(Stored data)

>> start

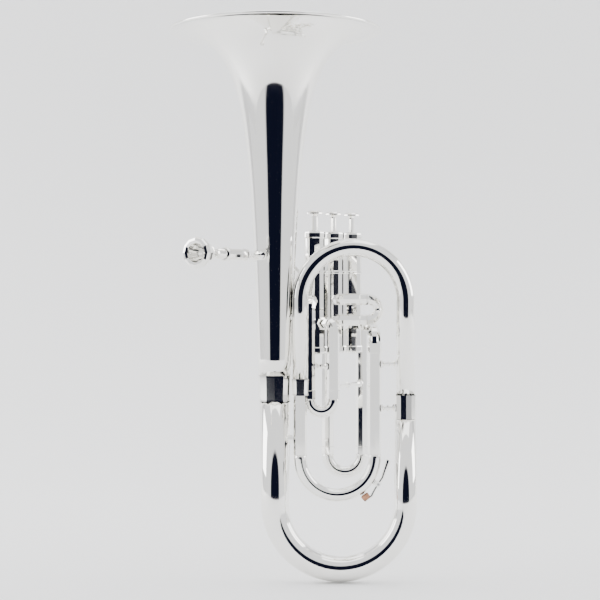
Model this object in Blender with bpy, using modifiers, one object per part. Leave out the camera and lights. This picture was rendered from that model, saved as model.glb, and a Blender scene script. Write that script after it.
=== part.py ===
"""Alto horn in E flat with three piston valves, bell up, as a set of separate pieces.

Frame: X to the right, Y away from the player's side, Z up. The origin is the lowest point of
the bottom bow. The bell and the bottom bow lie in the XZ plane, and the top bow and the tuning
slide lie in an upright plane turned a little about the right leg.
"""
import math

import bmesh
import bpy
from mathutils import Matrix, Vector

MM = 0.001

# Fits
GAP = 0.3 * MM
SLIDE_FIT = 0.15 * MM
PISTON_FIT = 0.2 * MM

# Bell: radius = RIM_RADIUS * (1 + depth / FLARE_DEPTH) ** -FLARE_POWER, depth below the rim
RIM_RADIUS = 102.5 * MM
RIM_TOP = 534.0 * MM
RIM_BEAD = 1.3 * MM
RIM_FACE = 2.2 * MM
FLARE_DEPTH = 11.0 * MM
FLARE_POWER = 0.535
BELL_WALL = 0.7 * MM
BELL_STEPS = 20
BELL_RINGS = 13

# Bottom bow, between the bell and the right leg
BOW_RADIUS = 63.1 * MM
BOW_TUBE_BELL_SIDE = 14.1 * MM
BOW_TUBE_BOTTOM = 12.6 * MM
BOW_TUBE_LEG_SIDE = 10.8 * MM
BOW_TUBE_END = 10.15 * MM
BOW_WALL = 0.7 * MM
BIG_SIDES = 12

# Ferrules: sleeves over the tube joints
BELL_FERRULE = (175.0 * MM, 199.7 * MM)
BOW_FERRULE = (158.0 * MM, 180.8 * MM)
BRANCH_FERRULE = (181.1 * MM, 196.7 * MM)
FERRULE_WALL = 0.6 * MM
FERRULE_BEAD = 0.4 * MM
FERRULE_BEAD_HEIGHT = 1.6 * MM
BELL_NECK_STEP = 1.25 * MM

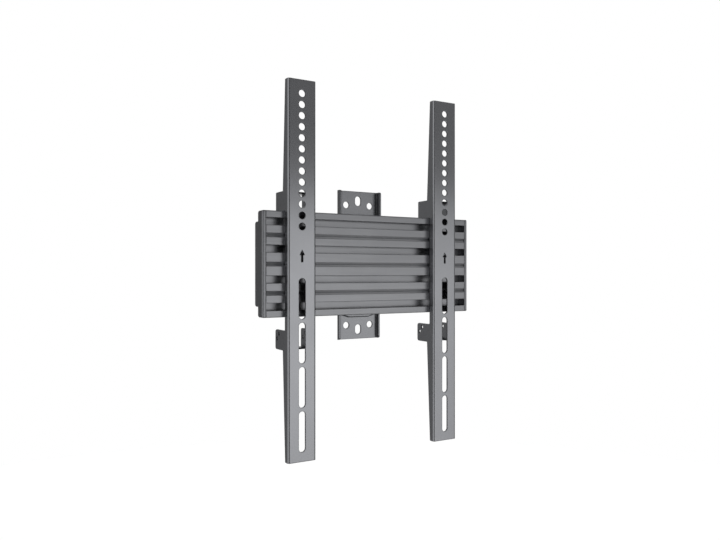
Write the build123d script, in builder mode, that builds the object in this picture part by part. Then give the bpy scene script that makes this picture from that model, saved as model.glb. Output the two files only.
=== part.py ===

>> end

Required work: Return each line of the data exactly as written above.

Worked answer:
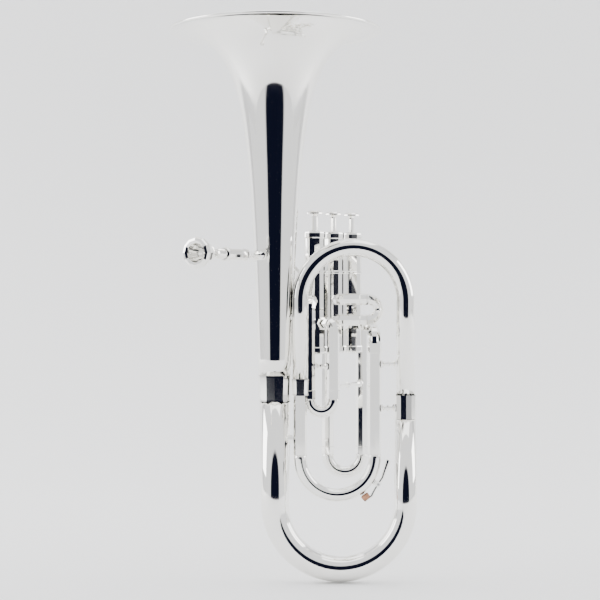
Model this object in Blender with bpy, using modifiers, one object per part. Leave out the camera and lights. This picture was rendered from that model, saved as model.glb, and a Blender scene script. Write that script after it.
=== part.py ===
"""Alto horn in E flat with three piston valves, bell up, as a set of separate pieces.

Frame: X to the right, Y away from the player's side, Z up. The origin is the lowest point of
the bottom bow. The bell and the bottom bow lie in the XZ plane, and the top bow and the tuning
slide lie in an upright plane turned a little about the right leg.
"""
import math

import bmesh
import bpy
from mathutils import Matrix, Vector

MM = 0.001

# Fits
GAP = 0.3 * MM
SLIDE_FIT = 0.15 * MM
PISTON_FIT = 0.2 * MM

# Bell: radius = RIM_RADIUS * (1 + depth / FLARE_DEPTH) ** -FLARE_POWER, depth below the rim
RIM_RADIUS = 102.5 * MM
RIM_TOP = 534.0 * MM
RIM_BEAD = 1.3 * MM
RIM_FACE = 2.2 * MM
FLARE_DEPTH = 11.0 * MM
FLARE_POWER = 0.535
BELL_WALL = 0.7 * MM
BELL_STEPS = 20
BELL_RINGS = 13

# Bottom bow, between the bell and the right leg
BOW_RADIUS = 63.1 * MM
BOW_TUBE_BELL_SIDE = 14.1 * MM
BOW_TUBE_BOTTOM = 12.6 * MM
BOW_TUBE_LEG_SIDE = 10.8 * MM
BOW_TUBE_END = 10.15 * MM
BOW_WALL = 0.7 * MM
BIG_SIDES = 12

# Ferrules: sleeves over the tube joints
BELL_FERRULE = (175.0 * MM, 199.7 * MM)
BOW_FERRULE = (158.0 * MM, 180.8 * MM)
BRANCH_FERRULE = (181.1 * MM, 196.7 * MM)
FERRULE_WALL = 0.6 * MM
FERRULE_BEAD = 0.4 * MM
FERRULE_BEAD_HEIGHT = 1.6 * MM
BELL_NECK_STEP = 1.25 * MM

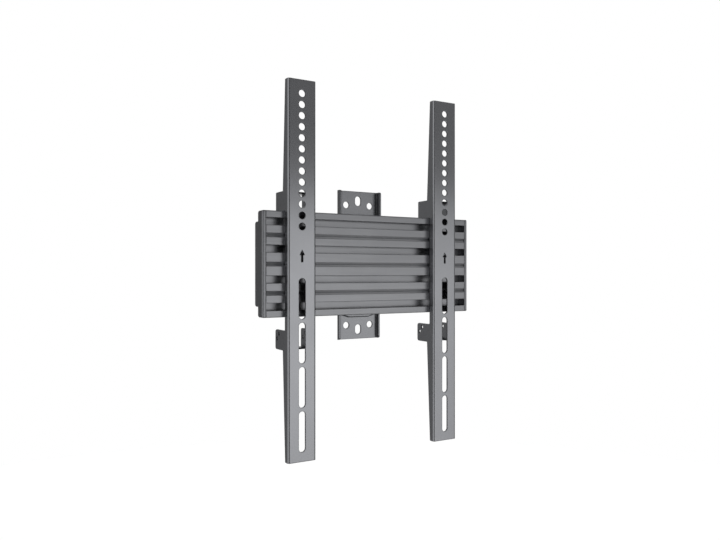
Write the build123d script, in builder mode, that builds the object in this picture part by part. Then give the bpy scene script that makes this picture from that model, saved as model.glb. Output the two files only.
=== part.py ===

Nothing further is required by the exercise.